Oração: Senhor Jesus, és o Esposo não
somente da Igreja, mas da alma humana, alma que tem sede de sentido, de alegria
e de salvação. Olha para a falta de vinho que existe no coração da humanidade,
em nossas famílias e comunidades, e em tua própria Igreja. São inúmeras as pessoas
que se sentem abandonadas e não-amadas. Derrama sobre o coração de cada uma
delas o dom do teu Espírito, pois somente Ele pode nos fazer experimentar verdadeiramente
o amor de Deus e a alegria da Sua salvação.
Seguindo
o conselho de Tua Mãe, Maria Santíssima, a exemplo dos servos daquele
casamento, queremos aprender a fazer tudo o que o Senhor nos disser.

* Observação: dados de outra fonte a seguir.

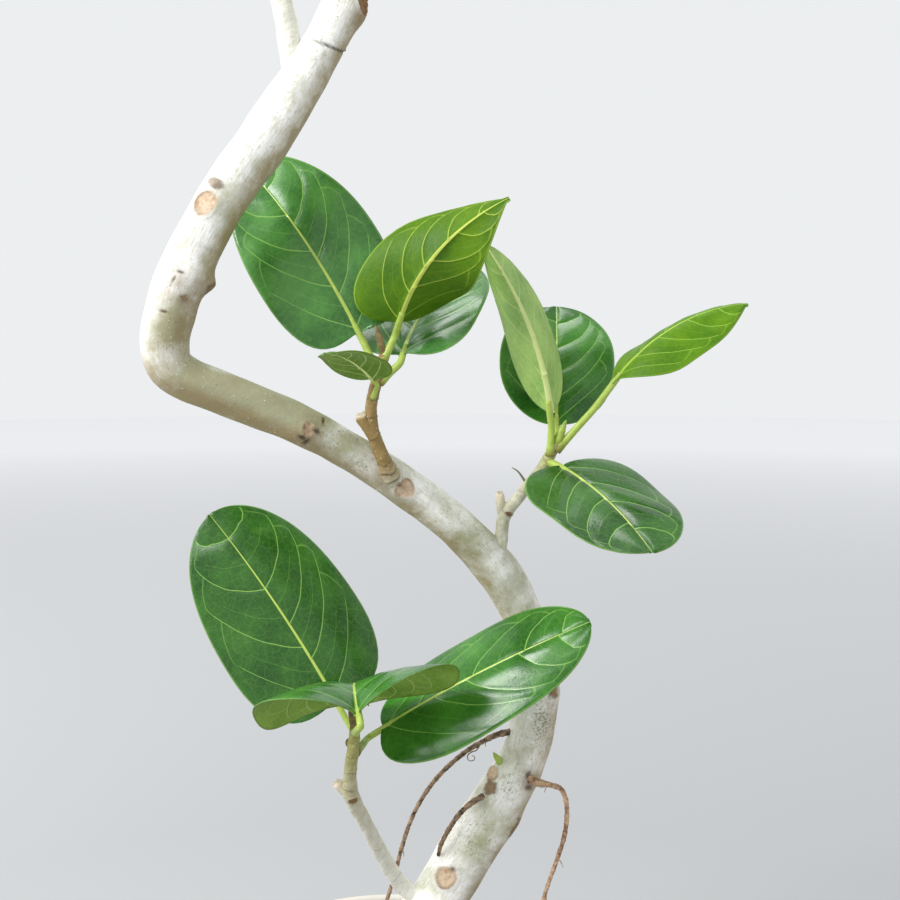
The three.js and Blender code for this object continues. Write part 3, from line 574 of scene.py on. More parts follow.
def blade_points(leaf, u, v):
    """Middle surface, glossy-side normal, midrib direction and distance from the midrib."""
    base, tip = np.array(leaf["base"], float), np.array(leaf["tip"], float)
    chord = tip - base
    axis = unit(chord)
    face = np.array(leaf["face"], float)
    face = unit(face - axis * dot(face, axis))
    right = np.cross(axis, face)
    # The midrib bows away from the straight line between base and tip, most in the middle.
    share_along = u[..., None]
    bow = 4 * share_along * (1 - share_along)
    slope = 4 * (1 - 2 * share_along)
    place = base + chord * share_along + (face * leaf["arch"] + right * leaf["sway"]) * bow
    ahead = unit(chord + (face * leaf["arch"] + right * leaf["sway"]) * slope)
    normal = unit(face - ahead * dot(ahead, face))
    turn = math.radians(leaf["twist"]) * (share_along - 0.3)
    normal = normal * np.cos(turn) + np.cross(ahead, normal) * np.sin(turn)
    across = np.cross(ahead, normal)
    # Each half leaves the midrib at its fold's angle and curls on as part of a circle.
    sign = np.where(v < 0, -1.0, 1.0)
    fold = np.where(v < 0, leaf["fold"][0], leaf["fold"][1])
    curl = np.where(v < 0, leaf["curl"][0], leaf["curl"][1])
    half = leaf["width"] / 2
    share = np.abs(v) * outline_share(leaf["shape"], u)
    out = share * half
    start = np.radians(fold + leaf["cup"] * (1 - u) ** leaf["cup_fade"])
    bend = np.radians(np.where(curl == 0, 1e-3, curl)) / half
    angle = start + bend * out
    level = (np.sin(angle) - np.sin(start)) / bend
    lift = (np.cos(start) - np.cos(angle)) / bend
    lift += leaf["wave"] * v * v * np.sin(2 * math.pi * (1.6 * u + 0.37 * (v >= 0)))
    back = LOBE * np.linalg.norm(chord) * share * (1 - u) ** 6
    place = (place + across * (sign * level)[..., None] + normal * lift[..., None]
             - ahead * back[..., None])
    up = normal * np.cos(angle)[..., None] - across * (sign * np.sin(angle))[..., None]
    return place, up, ahead, out


def vein_run(size):
    """How far along its forward way a side vein is, at a share of the half width."""
    return VEIN_LEAVE * size + (1 - VEIN_LEAVE) * size ** 2


def vein_wobble(start, size, seed):
    """Small bends of a side vein, as shares of the blade's length."""
    wave = np.sin(2 * math.pi * (2.3 * size + 3.1 * start + draw(seed)))
    wave = wave + 0.6 * np.sin(2 * math.pi * (4.7 * size - 4 * start + draw(seed + 9)))
    return VEIN_WOBBLE * wave * 4 * size * (1 - size)


def leaf_rows(starts):
    """Where the grid's rows leave the midrib: on and beside the veins, dense at both ends."""
    middles = [(own[:-1] + own[1:]) / 2 for own in starts]
    needed = np.concatenate([[0, 1], *starts, *middles])
    base = VEIN_KNOTS[1] * np.linspace(0, 1, 16) ** 2.2
    tip = 1 - 0.07 * np.linspace(0, 1, 8) ** 2
    beside = [s + d for own in starts for s in own[1:] for d in ROWS_BESIDE_VEIN]
    rows = list(needed)
    # One row lies just before the lowest veins; below them the rows may lie close together.
    for row in (*base, *tip, 0.0193, *beside):
        gap = ROW_GAP if row > VEIN_KNOTS[1] else 0.00001
        if min(abs(row - other) for other in rows) > gap:
            rows.append(row)
    rows = np.unique(rows)
    filled = [np.linspace(low, high, max(1, math.ceil((high - low) / ROW_STEP)), endpoint=False)
              for low, high in zip(rows, rows[1:])]
    return np.append(np.concatenate(filled), 1.0)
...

Nos
comprometemos a encher nossas talhas de água, a fazer a nossa parte para que,
onde o vinho antigo acabou, onde quer que exista ausência de alegria e de
esperança, de justiça e de fraternidade, nós possamos colaborar para o
surgimento do vinho novo, da transformação que o próprio Deus quer para o bem e
a salvação de cada ser humano.
Enfim,
Senhor, que nenhuma crise, nenhum desencontro, nenhuma ferida ou dificuldade
nos faça perder a esperança de que o vinho novo sempre surgirá e sua alegria
será abundantemente superior a tudo aquilo que até hoje experimentamos, pois o
Teu Espírito continua a renovar a face de terra e nós cremos no Seu poder de
reavivar a nossa Igreja, curar nossas feridas e transformar nossas tristezas em
verdadeira e profunda alegria. Amém!